[DATA LINES start]
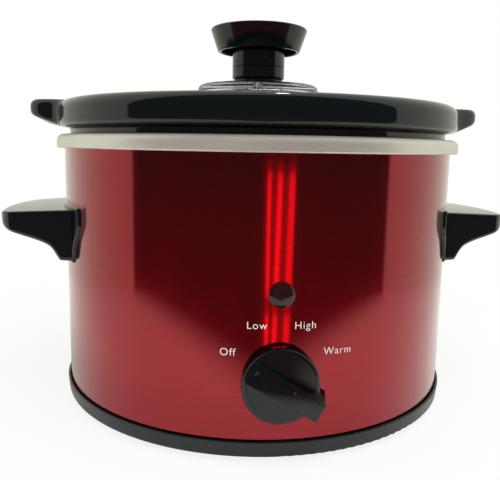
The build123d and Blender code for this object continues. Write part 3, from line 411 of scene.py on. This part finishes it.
def turn(name, corners, node, body, lugCorners=None, steps=192, arcSteps=8, lugAngle=0.0, lugBlend=1.0):
    points = roundedOutline(corners, arcSteps)
    section = sectionObject(name + "Section", points)
    lug = sectionObject(name + "Lug", roundedOutline(lugCorners or corners, arcSteps))
    piece = bakeNodes(name, turnedPiece, {
        "Section": section, "Lug section": lug, "Points": len(points), "Steps": steps,
        "Lug half angle": math.radians(lugAngle), "Lug blend": math.radians(lugBlend),
        "Material": finishes[node]})
    for helper in (section, lug):
        bpy.data.objects.remove(helper)
    shadeByAngle(piece)
    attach(piece, body)
    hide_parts(node)


crockSize = {
    "footRadius": 78.6, "footRound": 11, "bodyRadius": 80.8, "neckRadius": 89.4, "neckHeight": 2.5,
    "lipRadius": 94.6, "lipHeight": 12.5, "lipInner": 86.4, "lipInnerRound": 2.2, "ledgeRadius": 84.0,
    "ledgeDrop": 6.0, "ledgeWidth": 5.0, "wall": 6.2, "wallRound": 8, "floor": 7.0, "floorRound": 13,
    "lugReach": edge("crock", 1, 0), "lugRise": 0.4, "lugAngle": 17.5, "lugBlend": 10.0}
rimTop = edge("rim_ring", 1, 2)
lipLow = rimTop + crockSize["neckHeight"]
crest = lipLow + crockSize["lipHeight"]
ledge = crest - crockSize["ledgeDrop"]
crockBase = edge("crock", 0, 2)


def crockSection(size, underside, low, high):
    # The crock's outside from the foot up, over the lip and down the inside; three corners shape the lip.
    floorTop = crockBase + size["floor"]
    return [
        (0, crockBase, 0), (size["footRadius"], crockBase, size["footRound"]),
        (size["bodyRadius"], rimTop, 0.8), (size["neckRadius"], rimTop, 0.4),
        (size["neckRadius"], lipLow, 0.8), underside, low, high,
        (size["lipInner"], crest, size["lipInnerRound"]), (size["ledgeRadius"], ledge, 0.8),
        (size["ledgeRadius"] - size["ledgeWidth"], ledge, 1.5),
        (size["bodyRadius"] - size["wall"], lipLow, size["wallRound"]),
        (size["footRadius"] - size["wall"], floorTop, size["floorRound"]), (0, floorTop, 0)]


lipRadius, lugReach = crockSize["lipRadius"], crockSize["lugReach"]
turn("crockPot",
     crockSection(crockSize, (91.4, lipLow + 0.3, 0.5), (lipRadius, lipLow + 1.0, 3.0),
                  (lipRadius, crest, 5.0)),
     "crock", "crock",
     crockSection(crockSize, (98.5, lipLow + 2.2, 6.0), (lugReach, lipLow + 6.2, 3.0),
                  (lugReach, crest + crockSize["lugRise"], 3.0)),
     steps=360, arcSteps=9, lugAngle=crockSize["lugAngle"], lugBlend=crockSize["lugBlend"])

rimSize = {"radius": edge("rim_ring", 1, 0), "sheet": 0.8, "round": 3.0, "turnIn": 1.6, "inner": 84.6}
rimLow = edge("rim_ring", 0, 2)
outer, sheet, turnIn = rimSize["radius"], rimSize["sheet"], rimSize["radius"] - rimSize["turnIn"]
turn("rimRing",
     [(rimSize["inner"], rimTop, 0), (outer, rimTop, rimSize["round"]), (outer, rimLow, 0.8),
      (turnIn, rimLow, 0.2), (turnIn, rimLow + sheet, 0.1), (outer - sheet, rimLow + sheet, 0.1),
      (outer - sheet, rimTop - sheet, rimSize["round"] - sheet), (rimSize["inner"], rimTop - sheet, 0),
      (rimSize["inner"], rimTop, 0)],
     "rim_ring", "body", steps=256)

lidSize = {"radius": edge("lid_glass", 1, 0), "thickness": 3.6, "disc": 29.0, "crown": 139.2, "hole": 3.2,
           "flatRim": 7, "domeRound": 20}
discTop = edge("lid_glass", 1, 2)
thickness = lidSize["thickness"]
lidRim, disc, crown, hole = lidSize["radius"], lidSize["disc"], lidSize["crown"], lidSize["hole"]
flat = lidRim - lidSize["flatRim"]
turn("lidGlassDome",
     [(hole, discTop, 0), (disc, discTop, 2.2), (disc + 1.2, crown, 1.2),
      (flat, ledge + thickness + 0.2, lidSize["domeRound"]), (lidRim, ledge + thickness, 1.6),
      (lidRim, ledge, 0.9), (flat, ledge, 4), (disc - 1.5, crown - thickness, 2.5),
      (disc - 3, discTop - thickness, 1.2), (hole, discTop - thickness, 0), (hole, discTop, 0)],
     "lid_glass", "lid", steps=192)

knobSize = {"collar": 12.2, "stem": 12.7, "seam": 153.6, "cupLow": 161.0, "cupLowRadius": 19.8, "wall": 1.8,
            "plate": 3.0, "stemWall": 2.4, "stemFloor": 2.4, "boss": 4.4, "screw": 2.0, "screwDepth": 3}
collarTop, knobTop, knobRadius = edge("lid_knob_collar", 1, 2), edge("lid_knob", 1, 2), edge("lid_knob", 1, 0)
screw, stem, seam, boss = knobSize["screw"], knobSize["stem"], knobSize["seam"], knobSize["boss"]
stemInner, stemFloor = stem - knobSize["stemWall"], collarTop + knobSize["stemFloor"]
turn("knobCollar",
     [(screw, discTop, 0), (knobSize["collar"], discTop, 0.6), (knobSize["collar"], collarTop, 1.1),
      (screw, collarTop, 0), (screw, discTop, 0)], "lid_knob_collar", "lid", steps=128)
turn("knobStem",
     [(screw, collarTop, 0), (stem, collarTop, 1.1), (stem, seam, 0.35), (stemInner, seam, 0),
      (stemInner, stemFloor, 0.5), (boss, stemFloor, 0.5), (boss, seam, 0), (screw, seam, 0),
      (screw, collarTop, 0)], "lid_knob_stem", "lid", steps=128)
plateLow = knobTop - knobSize["plate"]
screwTop = plateLow - knobSize["screwDepth"]
cupLow, cupLowRadius = knobSize["cupLow"], knobSize["cupLowRadius"]
cupInner = cupLowRadius - knobSize["wall"]
slope = (knobRadius - cupLowRadius) / (knobTop - cupLow)
turn("knobCup",
     [(0, knobTop, 0), (knobRadius, knobTop, 0.8), (cupLowRadius, cupLow, 0.6),
      (cupInner, cupLow, 0.5), (cupInner + slope * (plateLow - cupLow), plateLow, 1.0),
      (stem, plateLow, 1.2), (stem, seam, 0.35), (stemInner, seam, 0), (stemInner, plateLow, 0.8),
      (boss, plateLow, 0.8), (boss, seam, 0), (screw, seam, 0), (screw, screwTop, 0), (0, screwTop, 0)],
     "lid_knob", "lid", steps=128)
print("Turned pieces made")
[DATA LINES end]
Output the full listing exactly as it stands.

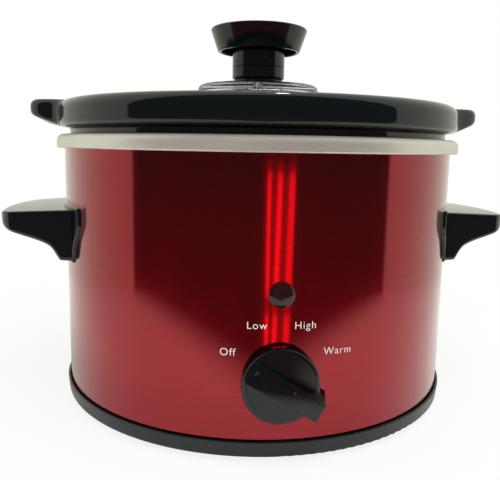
The build123d and Blender code for this object continues. Write part 3, from line 411 of scene.py on. This part finishes it.
def turn(name, corners, node, body, lugCorners=None, steps=192, arcSteps=8, lugAngle=0.0, lugBlend=1.0):
    points = roundedOutline(corners, arcSteps)
    section = sectionObject(name + "Section", points)
    lug = sectionObject(name + "Lug", roundedOutline(lugCorners or corners, arcSteps))
    piece = bakeNodes(name, turnedPiece, {
        "Section": section, "Lug section": lug, "Points": len(points), "Steps": steps,
        "Lug half angle": math.radians(lugAngle), "Lug blend": math.radians(lugBlend),
        "Material": finishes[node]})
    for helper in (section, lug):
        bpy.data.objects.remove(helper)
    shadeByAngle(piece)
    attach(piece, body)
    hide_parts(node)


crockSize = {
    "footRadius": 78.6, "footRound": 11, "bodyRadius": 80.8, "neckRadius": 89.4, "neckHeight": 2.5,
    "lipRadius": 94.6, "lipHeight": 12.5, "lipInner": 86.4, "lipInnerRound": 2.2, "ledgeRadius": 84.0,
    "ledgeDrop": 6.0, "ledgeWidth": 5.0, "wall": 6.2, "wallRound": 8, "floor": 7.0, "floorRound": 13,
    "lugReach": edge("crock", 1, 0), "lugRise": 0.4, "lugAngle": 17.5, "lugBlend": 10.0}
rimTop = edge("rim_ring", 1, 2)
lipLow = rimTop + crockSize["neckHeight"]
crest = lipLow + crockSize["lipHeight"]
ledge = crest - crockSize["ledgeDrop"]
crockBase = edge("crock", 0, 2)


def crockSection(size, underside, low, high):
    # The crock's outside from the foot up, over the lip and down the inside; three corners shape the lip.
    floorTop = crockBase + size["floor"]
    return [
        (0, crockBase, 0), (size["footRadius"], crockBase, size["footRound"]),
        (size["bodyRadius"], rimTop, 0.8), (size["neckRadius"], rimTop, 0.4),
        (size["neckRadius"], lipLow, 0.8), underside, low, high,
        (size["lipInner"], crest, size["lipInnerRound"]), (size["ledgeRadius"], ledge, 0.8),
        (size["ledgeRadius"] - size["ledgeWidth"], ledge, 1.5),
        (size["bodyRadius"] - size["wall"], lipLow, size["wallRound"]),
        (size["footRadius"] - size["wall"], floorTop, size["floorRound"]), (0, floorTop, 0)]


lipRadius, lugReach = crockSize["lipRadius"], crockSize["lugReach"]
turn("crockPot",
     crockSection(crockSize, (91.4, lipLow + 0.3, 0.5), (lipRadius, lipLow + 1.0, 3.0),
                  (lipRadius, crest, 5.0)),
     "crock", "crock",
     crockSection(crockSize, (98.5, lipLow + 2.2, 6.0), (lugReach, lipLow + 6.2, 3.0),
                  (lugReach, crest + crockSize["lugRise"], 3.0)),
     steps=360, arcSteps=9, lugAngle=crockSize["lugAngle"], lugBlend=crockSize["lugBlend"])

rimSize = {"radius": edge("rim_ring", 1, 0), "sheet": 0.8, "round": 3.0, "turnIn": 1.6, "inner": 84.6}
rimLow = edge("rim_ring", 0, 2)
outer, sheet, turnIn = rimSize["radius"], rimSize["sheet"], rimSize["radius"] - rimSize["turnIn"]
turn("rimRing",
     [(rimSize["inner"], rimTop, 0), (outer, rimTop, rimSize["round"]), (outer, rimLow, 0.8),
      (turnIn, rimLow, 0.2), (turnIn, rimLow + sheet, 0.1), (outer - sheet, rimLow + sheet, 0.1),
      (outer - sheet, rimTop - sheet, rimSize["round"] - sheet), (rimSize["inner"], rimTop - sheet, 0),
      (rimSize["inner"], rimTop, 0)],
     "rim_ring", "body", steps=256)

lidSize = {"radius": edge("lid_glass", 1, 0), "thickness": 3.6, "disc": 29.0, "crown": 139.2, "hole": 3.2,
           "flatRim": 7, "domeRound": 20}
discTop = edge("lid_glass", 1, 2)
thickness = lidSize["thickness"]
lidRim, disc, crown, hole = lidSize["radius"], lidSize["disc"], lidSize["crown"], lidSize["hole"]
flat = lidRim - lidSize["flatRim"]
turn("lidGlassDome",
     [(hole, discTop, 0), (disc, discTop, 2.2), (disc + 1.2, crown, 1.2),
      (flat, ledge + thickness + 0.2, lidSize["domeRound"]), (lidRim, ledge + thickness, 1.6),
      (lidRim, ledge, 0.9), (flat, ledge, 4), (disc - 1.5, crown - thickness, 2.5),
      (disc - 3, discTop - thickness, 1.2), (hole, discTop - thickness, 0), (hole, discTop, 0)],
     "lid_glass", "lid", steps=192)

knobSize = {"collar": 12.2, "stem": 12.7, "seam": 153.6, "cupLow": 161.0, "cupLowRadius": 19.8, "wall": 1.8,
            "plate": 3.0, "stemWall": 2.4, "stemFloor": 2.4, "boss": 4.4, "screw": 2.0, "screwDepth": 3}
collarTop, knobTop, knobRadius = edge("lid_knob_collar", 1, 2), edge("lid_knob", 1, 2), edge("lid_knob", 1, 0)
screw, stem, seam, boss = knobSize["screw"], knobSize["stem"], knobSize["seam"], knobSize["boss"]
stemInner, stemFloor = stem - knobSize["stemWall"], collarTop + knobSize["stemFloor"]
turn("knobCollar",
     [(screw, discTop, 0), (knobSize["collar"], discTop, 0.6), (knobSize["collar"], collarTop, 1.1),
      (screw, collarTop, 0), (screw, discTop, 0)], "lid_knob_collar", "lid", steps=128)
turn("knobStem",
     [(screw, collarTop, 0), (stem, collarTop, 1.1), (stem, seam, 0.35), (stemInner, seam, 0),
      (stemInner, stemFloor, 0.5), (boss, stemFloor, 0.5), (boss, seam, 0), (screw, seam, 0),
      (screw, collarTop, 0)], "lid_knob_stem", "lid", steps=128)
plateLow = knobTop - knobSize["plate"]
screwTop = plateLow - knobSize["screwDepth"]
cupLow, cupLowRadius = knobSize["cupLow"], knobSize["cupLowRadius"]
cupInner = cupLowRadius - knobSize["wall"]
slope = (knobRadius - cupLowRadius) / (knobTop - cupLow)
turn("knobCup",
     [(0, knobTop, 0), (knobRadius, knobTop, 0.8), (cupLowRadius, cupLow, 0.6),
      (cupInner, cupLow, 0.5), (cupInner + slope * (plateLow - cupLow), plateLow, 1.0),
      (stem, plateLow, 1.2), (stem, seam, 0.35), (stemInner, seam, 0), (stemInner, plateLow, 0.8),
      (boss, plateLow, 0.8), (boss, seam, 0), (screw, seam, 0), (screw, screwTop, 0), (0, screwTop, 0)],
     "lid_knob", "lid", steps=128)
print("Turned pieces made")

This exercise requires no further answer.